Start of INPUT ROWS
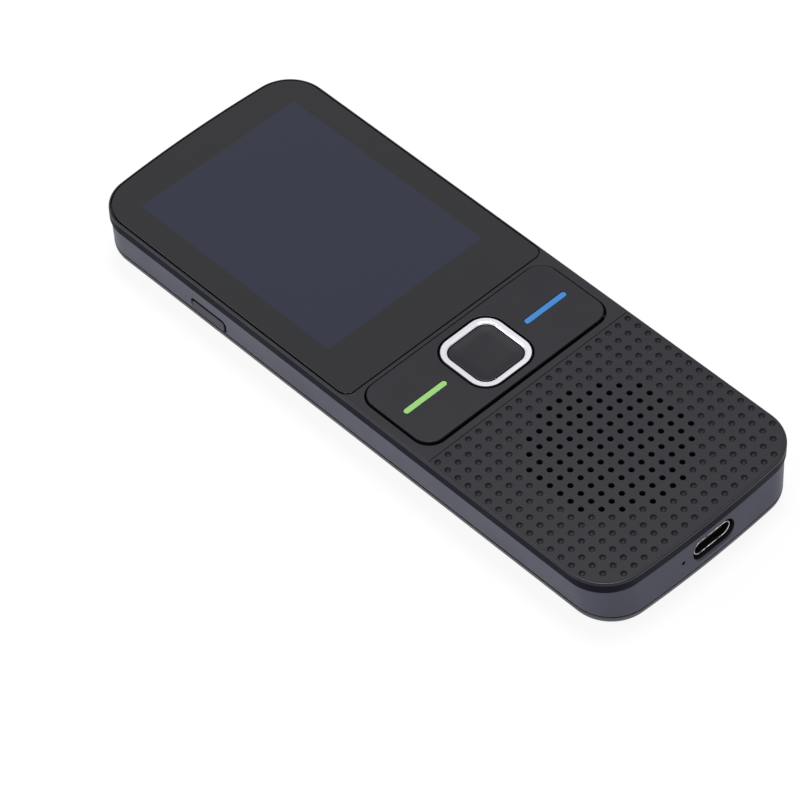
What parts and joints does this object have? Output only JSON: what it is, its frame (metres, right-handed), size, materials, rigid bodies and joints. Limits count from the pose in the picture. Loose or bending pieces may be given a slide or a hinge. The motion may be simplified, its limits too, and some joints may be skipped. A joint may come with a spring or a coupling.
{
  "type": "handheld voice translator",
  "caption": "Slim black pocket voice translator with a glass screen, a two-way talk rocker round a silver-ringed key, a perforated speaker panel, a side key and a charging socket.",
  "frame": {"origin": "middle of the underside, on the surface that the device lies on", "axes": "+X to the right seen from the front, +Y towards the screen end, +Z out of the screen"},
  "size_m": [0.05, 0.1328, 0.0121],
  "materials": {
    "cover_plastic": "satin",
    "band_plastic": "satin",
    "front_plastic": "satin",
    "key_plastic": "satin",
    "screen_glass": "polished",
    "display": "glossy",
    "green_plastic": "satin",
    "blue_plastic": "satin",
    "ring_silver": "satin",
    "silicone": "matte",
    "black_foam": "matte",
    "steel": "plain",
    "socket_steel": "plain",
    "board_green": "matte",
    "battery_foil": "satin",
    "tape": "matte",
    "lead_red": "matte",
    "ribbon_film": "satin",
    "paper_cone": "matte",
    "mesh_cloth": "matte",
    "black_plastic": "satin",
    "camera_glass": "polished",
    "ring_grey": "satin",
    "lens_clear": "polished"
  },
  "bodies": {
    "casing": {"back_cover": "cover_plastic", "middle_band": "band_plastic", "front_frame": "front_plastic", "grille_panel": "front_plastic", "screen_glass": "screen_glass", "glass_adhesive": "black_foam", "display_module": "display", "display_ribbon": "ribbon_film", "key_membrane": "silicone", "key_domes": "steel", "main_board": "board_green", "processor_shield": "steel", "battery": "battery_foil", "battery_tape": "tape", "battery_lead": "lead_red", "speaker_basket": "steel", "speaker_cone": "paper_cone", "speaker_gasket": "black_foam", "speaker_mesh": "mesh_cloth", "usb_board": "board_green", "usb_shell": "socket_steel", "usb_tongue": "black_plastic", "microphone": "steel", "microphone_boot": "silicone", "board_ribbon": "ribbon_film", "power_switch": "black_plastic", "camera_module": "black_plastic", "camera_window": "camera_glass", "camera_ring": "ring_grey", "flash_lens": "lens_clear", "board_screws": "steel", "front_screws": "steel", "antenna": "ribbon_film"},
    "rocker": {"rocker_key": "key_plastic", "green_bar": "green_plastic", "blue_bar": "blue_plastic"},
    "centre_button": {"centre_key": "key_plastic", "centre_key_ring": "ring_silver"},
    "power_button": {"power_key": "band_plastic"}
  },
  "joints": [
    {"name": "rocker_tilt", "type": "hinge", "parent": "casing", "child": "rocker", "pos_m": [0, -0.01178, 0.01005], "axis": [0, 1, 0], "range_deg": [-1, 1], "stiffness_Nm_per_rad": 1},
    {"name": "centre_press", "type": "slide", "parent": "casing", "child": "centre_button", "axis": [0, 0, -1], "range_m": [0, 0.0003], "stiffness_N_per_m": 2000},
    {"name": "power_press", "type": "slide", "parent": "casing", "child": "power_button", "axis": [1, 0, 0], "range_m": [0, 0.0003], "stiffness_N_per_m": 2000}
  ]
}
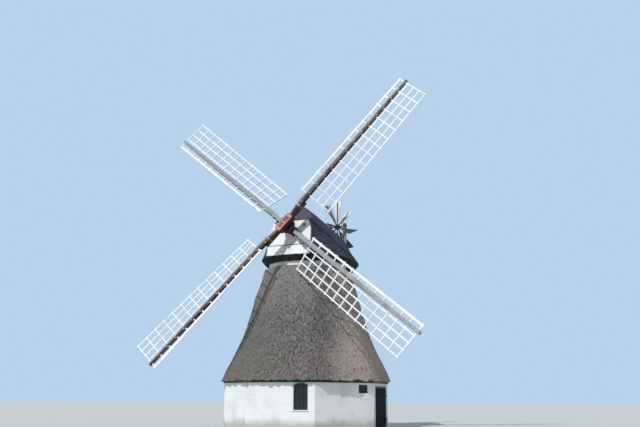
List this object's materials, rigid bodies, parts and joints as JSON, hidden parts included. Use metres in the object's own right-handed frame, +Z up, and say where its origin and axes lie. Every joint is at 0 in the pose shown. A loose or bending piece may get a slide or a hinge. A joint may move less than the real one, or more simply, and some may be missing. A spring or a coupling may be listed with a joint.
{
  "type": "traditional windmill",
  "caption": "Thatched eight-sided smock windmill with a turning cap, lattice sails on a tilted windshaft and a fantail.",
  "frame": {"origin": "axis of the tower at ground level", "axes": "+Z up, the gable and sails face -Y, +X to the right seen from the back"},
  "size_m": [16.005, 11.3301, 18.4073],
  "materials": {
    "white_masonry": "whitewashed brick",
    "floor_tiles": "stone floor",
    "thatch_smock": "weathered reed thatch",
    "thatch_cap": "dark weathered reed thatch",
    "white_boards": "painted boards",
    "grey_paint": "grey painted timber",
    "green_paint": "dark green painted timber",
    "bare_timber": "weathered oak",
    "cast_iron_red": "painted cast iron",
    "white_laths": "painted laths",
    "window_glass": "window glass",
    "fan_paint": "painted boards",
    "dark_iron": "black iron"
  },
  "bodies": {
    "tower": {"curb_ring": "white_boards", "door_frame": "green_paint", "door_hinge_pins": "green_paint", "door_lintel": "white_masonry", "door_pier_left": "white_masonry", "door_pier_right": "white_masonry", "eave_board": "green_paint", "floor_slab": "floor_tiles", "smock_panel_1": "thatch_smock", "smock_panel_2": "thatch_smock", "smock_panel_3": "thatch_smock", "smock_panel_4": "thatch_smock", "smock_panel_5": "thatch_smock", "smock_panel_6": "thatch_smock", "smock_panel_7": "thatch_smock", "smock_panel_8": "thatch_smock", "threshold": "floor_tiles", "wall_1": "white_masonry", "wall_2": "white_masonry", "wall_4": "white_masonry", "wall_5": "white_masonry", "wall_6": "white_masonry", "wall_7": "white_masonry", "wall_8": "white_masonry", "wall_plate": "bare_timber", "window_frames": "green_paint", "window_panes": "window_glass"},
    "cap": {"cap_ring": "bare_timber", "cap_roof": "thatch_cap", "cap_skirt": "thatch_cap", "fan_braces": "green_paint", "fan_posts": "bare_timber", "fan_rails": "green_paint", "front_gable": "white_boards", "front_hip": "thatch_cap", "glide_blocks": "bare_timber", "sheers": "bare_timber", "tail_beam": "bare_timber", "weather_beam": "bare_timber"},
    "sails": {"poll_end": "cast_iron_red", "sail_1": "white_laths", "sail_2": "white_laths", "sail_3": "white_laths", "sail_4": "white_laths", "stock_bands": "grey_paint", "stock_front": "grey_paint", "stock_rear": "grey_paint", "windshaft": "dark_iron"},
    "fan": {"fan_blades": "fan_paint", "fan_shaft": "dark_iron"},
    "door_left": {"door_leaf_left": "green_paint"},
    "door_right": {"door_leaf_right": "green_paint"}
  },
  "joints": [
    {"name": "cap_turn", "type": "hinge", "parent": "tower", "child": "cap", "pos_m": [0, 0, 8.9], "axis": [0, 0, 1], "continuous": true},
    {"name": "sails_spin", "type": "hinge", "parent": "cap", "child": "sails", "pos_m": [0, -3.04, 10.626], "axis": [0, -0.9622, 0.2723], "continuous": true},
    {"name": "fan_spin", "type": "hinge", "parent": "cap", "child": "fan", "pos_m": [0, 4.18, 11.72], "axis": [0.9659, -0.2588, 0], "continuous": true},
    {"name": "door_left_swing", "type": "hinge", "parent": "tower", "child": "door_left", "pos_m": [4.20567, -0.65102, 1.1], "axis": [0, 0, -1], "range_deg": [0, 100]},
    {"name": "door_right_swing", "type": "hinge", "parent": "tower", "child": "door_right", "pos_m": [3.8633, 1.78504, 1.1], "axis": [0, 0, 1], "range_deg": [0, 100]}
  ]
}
End of INPUT ROWS
- AIM OF THE TASK:
Write out every entry verbatim.

- THE SOLUTION:
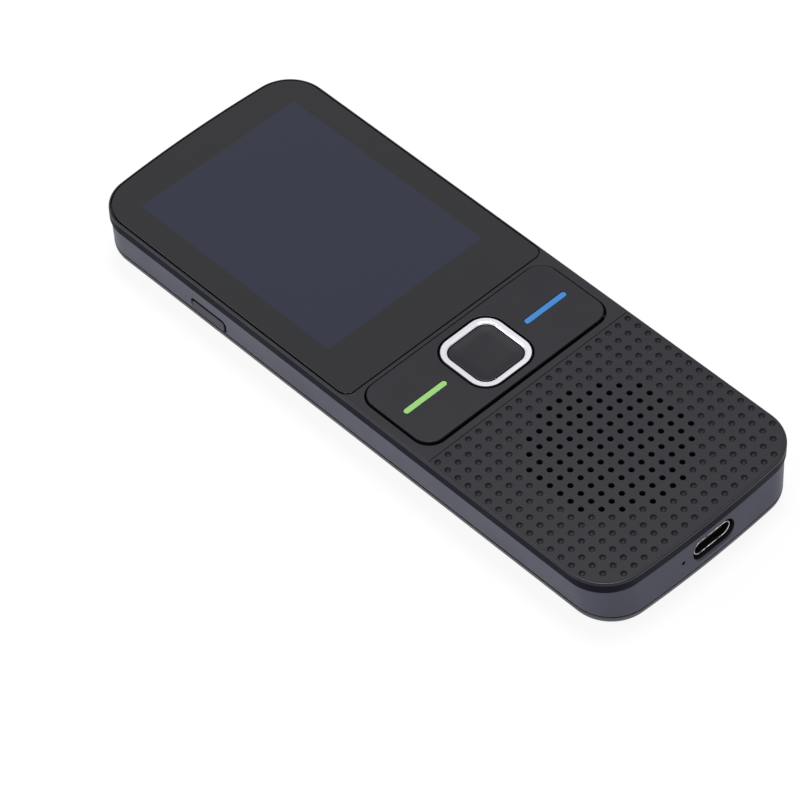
What parts and joints does this object have? Output only JSON: what it is, its frame (metres, right-handed), size, materials, rigid bodies and joints. Limits count from the pose in the picture. Loose or bending pieces may be given a slide or a hinge. The motion may be simplified, its limits too, and some joints may be skipped. A joint may come with a spring or a coupling.
{
  "type": "handheld voice translator",
  "caption": "Slim black pocket voice translator with a glass screen, a two-way talk rocker round a silver-ringed key, a perforated speaker panel, a side key and a charging socket.",
  "frame": {"origin": "middle of the underside, on the surface that the device lies on", "axes": "+X to the right seen from the front, +Y towards the screen end, +Z out of the screen"},
  "size_m": [0.05, 0.1328, 0.0121],
  "materials": {
    "cover_plastic": "satin",
    "band_plastic": "satin",
    "front_plastic": "satin",
    "key_plastic": "satin",
    "screen_glass": "polished",
    "display": "glossy",
    "green_plastic": "satin",
    "blue_plastic": "satin",
    "ring_silver": "satin",
    "silicone": "matte",
    "black_foam": "matte",
    "steel": "plain",
    "socket_steel": "plain",
    "board_green": "matte",
    "battery_foil": "satin",
    "tape": "matte",
    "lead_red": "matte",
    "ribbon_film": "satin",
    "paper_cone": "matte",
    "mesh_cloth": "matte",
    "black_plastic": "satin",
    "camera_glass": "polished",
    "ring_grey": "satin",
    "lens_clear": "polished"
  },
  "bodies": {
    "casing": {"back_cover": "cover_plastic", "middle_band": "band_plastic", "front_frame": "front_plastic", "grille_panel": "front_plastic", "screen_glass": "screen_glass", "glass_adhesive": "black_foam", "display_module": "display", "display_ribbon": "ribbon_film", "key_membrane": "silicone", "key_domes": "steel", "main_board": "board_green", "processor_shield": "steel", "battery": "battery_foil", "battery_tape": "tape", "battery_lead": "lead_red", "speaker_basket": "steel", "speaker_cone": "paper_cone", "speaker_gasket": "black_foam", "speaker_mesh": "mesh_cloth", "usb_board": "board_green", "usb_shell": "socket_steel", "usb_tongue": "black_plastic", "microphone": "steel", "microphone_boot": "silicone", "board_ribbon": "ribbon_film", "power_switch": "black_plastic", "camera_module": "black_plastic", "camera_window": "camera_glass", "camera_ring": "ring_grey", "flash_lens": "lens_clear", "board_screws": "steel", "front_screws": "steel", "antenna": "ribbon_film"},
    "rocker": {"rocker_key": "key_plastic", "green_bar": "green_plastic", "blue_bar": "blue_plastic"},
    "centre_button": {"centre_key": "key_plastic", "centre_key_ring": "ring_silver"},
    "power_button": {"power_key": "band_plastic"}
  },
  "joints": [
    {"name": "rocker_tilt", "type": "hinge", "parent": "casing", "child": "rocker", "pos_m": [0, -0.01178, 0.01005], "axis": [0, 1, 0], "range_deg": [-1, 1], "stiffness_Nm_per_rad": 1},
    {"name": "centre_press", "type": "slide", "parent": "casing", "child": "centre_button", "axis": [0, 0, -1], "range_m": [0, 0.0003], "stiffness_N_per_m": 2000},
    {"name": "power_press", "type": "slide", "parent": "casing", "child": "power_button", "axis": [1, 0, 0], "range_m": [0, 0.0003], "stiffness_N_per_m": 2000}
  ]
}
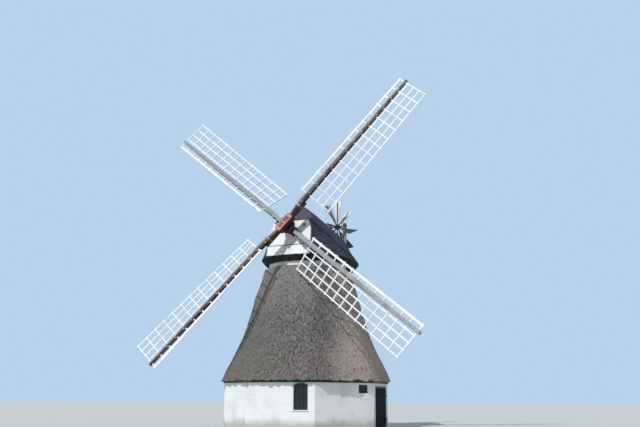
List this object's materials, rigid bodies, parts and joints as JSON, hidden parts included. Use metres in the object's own right-handed frame, +Z up, and say where its origin and axes lie. Every joint is at 0 in the pose shown. A loose or bending piece may get a slide or a hinge. A joint may move less than the real one, or more simply, and some may be missing. A spring or a coupling may be listed with a joint.
{
  "type": "traditional windmill",
  "caption": "Thatched eight-sided smock windmill with a turning cap, lattice sails on a tilted windshaft and a fantail.",
  "frame": {"origin": "axis of the tower at ground level", "axes": "+Z up, the gable and sails face -Y, +X to the right seen from the back"},
  "size_m": [16.005, 11.3301, 18.4073],
  "materials": {
    "white_masonry": "whitewashed brick",
    "floor_tiles": "stone floor",
    "thatch_smock": "weathered reed thatch",
    "thatch_cap": "dark weathered reed thatch",
    "white_boards": "painted boards",
    "grey_paint": "grey painted timber",
    "green_paint": "dark green painted timber",
    "bare_timber": "weathered oak",
    "cast_iron_red": "painted cast iron",
    "white_laths": "painted laths",
    "window_glass": "window glass",
    "fan_paint": "painted boards",
    "dark_iron": "black iron"
  },
  "bodies": {
    "tower": {"curb_ring": "white_boards", "door_frame": "green_paint", "door_hinge_pins": "green_paint", "door_lintel": "white_masonry", "door_pier_left": "white_masonry", "door_pier_right": "white_masonry", "eave_board": "green_paint", "floor_slab": "floor_tiles", "smock_panel_1": "thatch_smock", "smock_panel_2": "thatch_smock", "smock_panel_3": "thatch_smock", "smock_panel_4": "thatch_smock", "smock_panel_5": "thatch_smock", "smock_panel_6": "thatch_smock", "smock_panel_7": "thatch_smock", "smock_panel_8": "thatch_smock", "threshold": "floor_tiles", "wall_1": "white_masonry", "wall_2": "white_masonry", "wall_4": "white_masonry", "wall_5": "white_masonry", "wall_6": "white_masonry", "wall_7": "white_masonry", "wall_8": "white_masonry", "wall_plate": "bare_timber", "window_frames": "green_paint", "window_panes": "window_glass"},
    "cap": {"cap_ring": "bare_timber", "cap_roof": "thatch_cap", "cap_skirt": "thatch_cap", "fan_braces": "green_paint", "fan_posts": "bare_timber", "fan_rails": "green_paint", "front_gable": "white_boards", "front_hip": "thatch_cap", "glide_blocks": "bare_timber", "sheers": "bare_timber", "tail_beam": "bare_timber", "weather_beam": "bare_timber"},
    "sails": {"poll_end": "cast_iron_red", "sail_1": "white_laths", "sail_2": "white_laths", "sail_3": "white_laths", "sail_4": "white_laths", "stock_bands": "grey_paint", "stock_front": "grey_paint", "stock_rear": "grey_paint", "windshaft": "dark_iron"},
    "fan": {"fan_blades": "fan_paint", "fan_shaft": "dark_iron"},
    "door_left": {"door_leaf_left": "green_paint"},
    "door_right": {"door_leaf_right": "green_paint"}
  },
  "joints": [
    {"name": "cap_turn", "type": "hinge", "parent": "tower", "child": "cap", "pos_m": [0, 0, 8.9], "axis": [0, 0, 1], "continuous": true},
    {"name": "sails_spin", "type": "hinge", "parent": "cap", "child": "sails", "pos_m": [0, -3.04, 10.626], "axis": [0, -0.9622, 0.2723], "continuous": true},
    {"name": "fan_spin", "type": "hinge", "parent": "cap", "child": "fan", "pos_m": [0, 4.18, 11.72], "axis": [0.9659, -0.2588, 0], "continuous": true},
    {"name": "door_left_swing", "type": "hinge", "parent": "tower", "child": "door_left", "pos_m": [4.20567, -0.65102, 1.1], "axis": [0, 0, -1], "range_deg": [0, 100]},
    {"name": "door_right_swing", "type": "hinge", "parent": "tower", "child": "door_right", "pos_m": [3.8633, 1.78504, 1.1], "axis": [0, 0, 1], "range_deg": [0, 100]}
  ]
}